Somehow, we got hold of this guy on the moped coming behind us, and he in turn agreed to show us the direction to Kotilingeshwara. With him in the front and us following him behind in our car, it was a funny sight, when our guide went off-road and took us through the walking paths and into nearby village, with a couple of turns here and there and through incomplete culverts, we finally reach Kotilingeshwara at around 2pm.

Unlike other places, in Kotilingeshwara you have to pay an entrance fees of 10Rs per person.

Kotilingeshwara currently houses some 60 lakhs(6 million) of lingams and is yet to reach the 10 Million figure, this place has been in existence for more than 10 years and also one of the biggest Lingam & Nandi, the only let down is both of these are made from concrete and iron,



All the lingams that have been contributed here have been made out cement and are mass-produced and hence follows little guidelines laid out for the structural integrity for a lingam. This place has an amazing number of lingams contributed by all the famous and infamous people by contributing a few thousands of rupees.

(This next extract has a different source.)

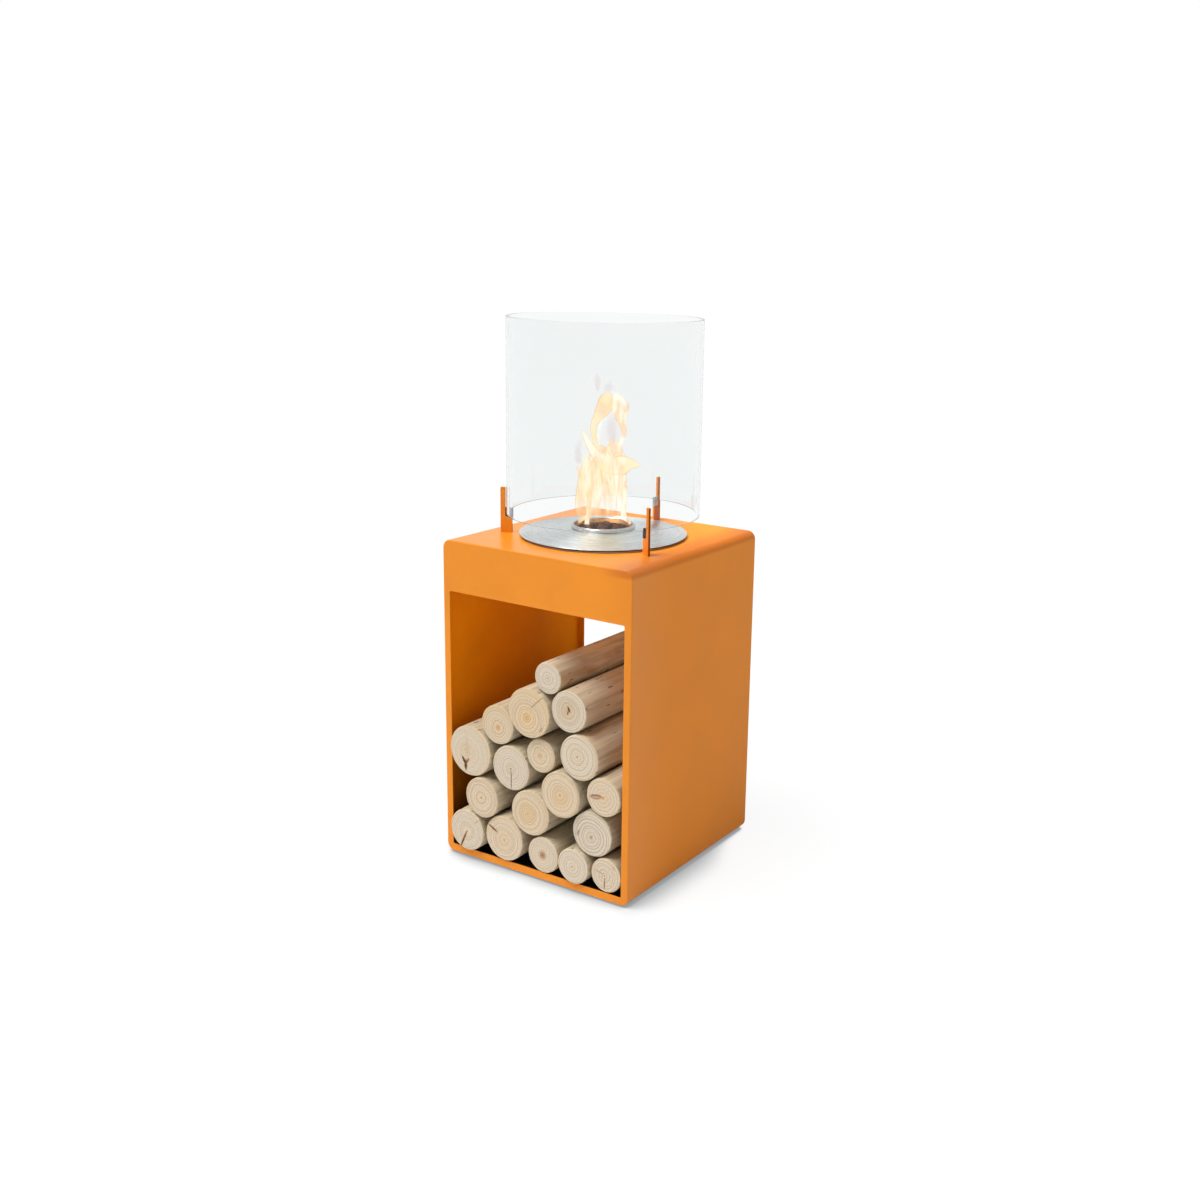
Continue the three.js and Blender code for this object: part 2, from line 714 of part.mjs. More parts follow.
/** The directions in which a log touches the lips, the walls and its neighbours. */
function touchAngles(log, logs) {
  const touches = (room) => room < log.radius + 2 * LOG_GAP;
  const angles = logs
    .filter((other) => other !== log && touches(Math.hypot(other.x - log.x, other.z - log.z) - other.radius))
    .map((other) => Math.atan2(other.z - log.z, other.x - log.x));
  if (touches(log.z - bayFloor)) angles.push(-Math.PI / 2);
  if (touches(bayHalfWidth - log.x)) angles.push(0);
  if (touches(bayHalfWidth + log.x)) angles.push(Math.PI);
  return angles;
}

/** One peeled log along Y, full where it touches something and a little hollow between, with eased ends. */
function logBody(log, index, touching) {
  const length = 2 * (halfDepth + LOG_PROUD - LOG_STAGGER);
  const step = FULL_TURN / LOG_SIDES;
  const apart = (a, b) => Math.abs(Math.atan2(Math.sin(a - b), Math.cos(a - b)));
  const full = touching.map((angle) => ({ angle, reach: log.radius }));
  const between = Array.from({ length: LOG_SIDES }, (_, i) => {
    const angle = i * step;
    const dent = (LOG_UNEVENNESS / 2) * (1 + Math.sin(2 * angle + index));
    return { angle, reach: log.radius * (1 - dent) };
  }).filter(({ angle }) => touching.every((other) => apart(angle, other) > step / 2));
  const turnOf = ({ angle }) => (angle + FULL_TURN) % FULL_TURN;
  const ring = [...full, ...between].sort((a, b) => turnOf(a) - turnOf(b));
  const points = ring.map(({ angle, reach }) => [reach * Math.cos(angle), reach * Math.sin(angle)]);
  return pushedBack(outline(points), LOG_END_ROUNDING - length / 2, length / 2 - LOG_END_ROUNDING, {
    bevelEnabled: true,
    bevelThickness: LOG_END_ROUNDING,
    bevelSize: LOG_END_ROUNDING,
    bevelOffset: -LOG_END_ROUNDING,
    bevelSegments: 1,
  });
}

/** The stack of logs, staggered a little from front to back. */
function logStack() {
  const group = new THREE.Group();
  stackedLogs().forEach((log, i, logs) => {
    const name = `log_${String(i + 1).padStart(2, "0")}`;
    const mesh = piece(name, logBody(log, i, touchAngles(log, logs)), peeledWood);
    const step = ((i * LOG_STAGGER_STRIDE) % LOG_STAGGER_STEPS) / (LOG_STAGGER_STEPS - 1);
    mesh.position.set(log.x, LOG_STAGGER * (2 * step - 1), log.z);
    group.add(mesh);
  });
  return group;
}

// Assembly

const fireplace = new THREE.Group();

fireplace.add(
  piece("body_wrap", bodyWrap(), orangeCoat),
  piece("front_frame", faceFrame(-halfDepth), orangeCoat),
  piece("rear_frame", faceFrame(halfDepth - FRAME_SHEET), orangeCoat),
  piece("bay_liner", bayLiner(), blackCoat),
  piece("ceiling_rail_left", ceilingRail(-1), orangeCoat),
  piece("ceiling_rail_right", ceilingRail(1), orangeCoat),
  piece("bay_ceiling", bayCeilingSheet(), orangeCoat),
  piece("burner_pan", burnerPan(), zincSteel),
  piece("plate_gasket", plateGasket(), blackSilicone),
  piece("burner_plate", burnerPlate(), brushedSteel),
  piece("fuel_canister", fuelCanister(), brushedSteel),
  piece("fuel_wool", fuelWool(), ceramicWool),
  piece("stone_grate", stoneGrate(), zincSteel),
  piece("glass_cylinder", glassCylinder(), clearGlass),
  stones(),
  logStack(),
);

const corners = [-1, 1].flatMap((x) => [-1, 1].map((y) => [x, y]));
corners.forEach(([x, y], i) => {
  const foot = piece(`foot_${i + 1}`, footPad(), blackSilicone);
  foot.position.set(x * (halfWidth - FOOT_INSET), y * (halfDepth - FOOT_INSET), 0);
  const screw = piece(`ceiling_screw_${i + 1}`, ceilingScrew(), zincSteel);
  screw.position.set(x * screwX, y * screwY, 0);
  fireplace.add(foot, screw);
});

for (const [place, angle] of Object.entries(BRACKETS)) fireplace.add(bracketGroup(place, angle));

export default fireplace;
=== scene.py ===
"""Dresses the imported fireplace: fine shapes, finishes, firewood, glass, flame, floor, light and camera."""

import logging
import math
import random
from dataclasses import dataclass, field
from enum import Enum
from typing import Any, Callable, Iterable, Sequence

import bmesh
import bpy
from mathutils import Matrix, Vector, noise

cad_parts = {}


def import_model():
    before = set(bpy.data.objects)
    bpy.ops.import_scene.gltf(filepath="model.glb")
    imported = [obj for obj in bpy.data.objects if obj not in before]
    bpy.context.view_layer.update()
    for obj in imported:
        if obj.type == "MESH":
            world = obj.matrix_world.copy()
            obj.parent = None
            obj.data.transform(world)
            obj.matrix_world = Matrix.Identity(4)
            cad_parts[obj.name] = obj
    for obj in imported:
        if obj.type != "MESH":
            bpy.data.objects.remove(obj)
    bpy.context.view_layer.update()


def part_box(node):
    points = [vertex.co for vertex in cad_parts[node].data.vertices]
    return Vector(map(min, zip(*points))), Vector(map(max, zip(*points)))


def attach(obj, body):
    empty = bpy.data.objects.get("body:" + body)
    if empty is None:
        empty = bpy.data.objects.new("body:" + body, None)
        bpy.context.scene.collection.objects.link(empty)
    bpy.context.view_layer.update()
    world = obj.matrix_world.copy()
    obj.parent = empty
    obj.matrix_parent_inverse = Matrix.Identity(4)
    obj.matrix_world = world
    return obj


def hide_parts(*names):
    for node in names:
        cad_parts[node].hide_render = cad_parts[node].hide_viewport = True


logger = logging.getLogger("fireplace")

FULL_TURN = 2 * math.pi
MM = 0.001
HAIR = 0.001 * MM  # vertices closer than this are one
SLIP = 0.01 * MM  # what a level read from a CAD mesh may be out by
SHARP = math.radians(50)  # an edge that turns more than this is rounded
FLAT = math.radians(1)  # an edge that turns less than this is dissolved
CORNER_STEPS = 8
WHITE = (1.0, 1.0, 1.0)
ACROSS_Y = (1.0, 0.0, 1.0)  # leaves out how far along Y a place is

Color = tuple[float, float, float]
Span = tuple[float, float]
Profile = list[tuple[float, float]]
Socket = bpy.types.NodeSocket
Node = bpy.types.Node
NodeTree = bpy.types.NodeTree
Material = bpy.types.Material
Edge = bmesh.types.BMEdge
Face = bmesh.types.BMFace


class Body(Enum):
    """The CAD bodies that pieces ride on."""

    BODY = "body"
    GLASS = "glass"
    PLATE = "plate"
    CANISTER = "canister"
    TOP_LOG = "top_log"


class Slot(Enum):
    """The record's material slots."""

    COAT = "orange_coat"
    BLACK = "black_coat"
    BRUSHED = "brushed_steel"
    POLISHED = "polished_steel"
    ZINC = "zinc_steel"
    SEAL = "seal"
    WOOL = "ceramic_wool"
    STONE = "dark_stone"
    GLASS = "clear_glass"
    WOOD = "peeled_wood"


class Trim(Enum):
    """Finishes that parts of the pieces in a slot have instead of the slot's own."""

    LINING = "lining"
    HEAT_TINT_AND_GLOW = "heat_tint_and_glow"
    PAINTED_SHADE_SIDE = "painted_shade_side"
    REAR_PAINTED_SHADE_SIDE = "rear_painted_shade_side"
    PALE_SHOE = "pale_shoe"


class Heat(Enum):
    """The kinds of flame, from the dense body to the faint haze round it."""

    BODY = "body"
    PEACH = "peach"
    PALE = "pale"
    HAZE = "haze"
    GLOW = "glow"
    BLUSH = "blush"
    CORE = "core"
    LICK = "lick"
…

Temple and the surroundings are well-controlled by the swamiji(dont know his name) & his family and you can find lingams all around walls, floors, door steps in all sizes, ranging from the smallest to quite large ones ofcourse all in cement. If you would like to contribute a lingam, all it takes is a couple of thousands of rupees and a few minutes of time for the lingam to be pasted to the base(avudaiyar) and to have a pooja performed.




Our return journey was without wrong turns, we reached Bangalore back in time to pick up my wife from the airport along with a coffee break in Kamat's before Kolar, drenched in the rain.

Claim to Fame: You can find this place in some of the Telugu movie Song & Dance sequences, particularly the ones with a religious theme.

Total No. of Lingams: 60 Lakhs (6 million) as on the date of journey.

Closest City: Bangalore

Driving Directions:
1. Take Old Madras Route from Bangalore to Kolar
2. Take the Kolar By-pass and proceed to Bangarapet
3. 15kms from Bangarapet station towards KGF.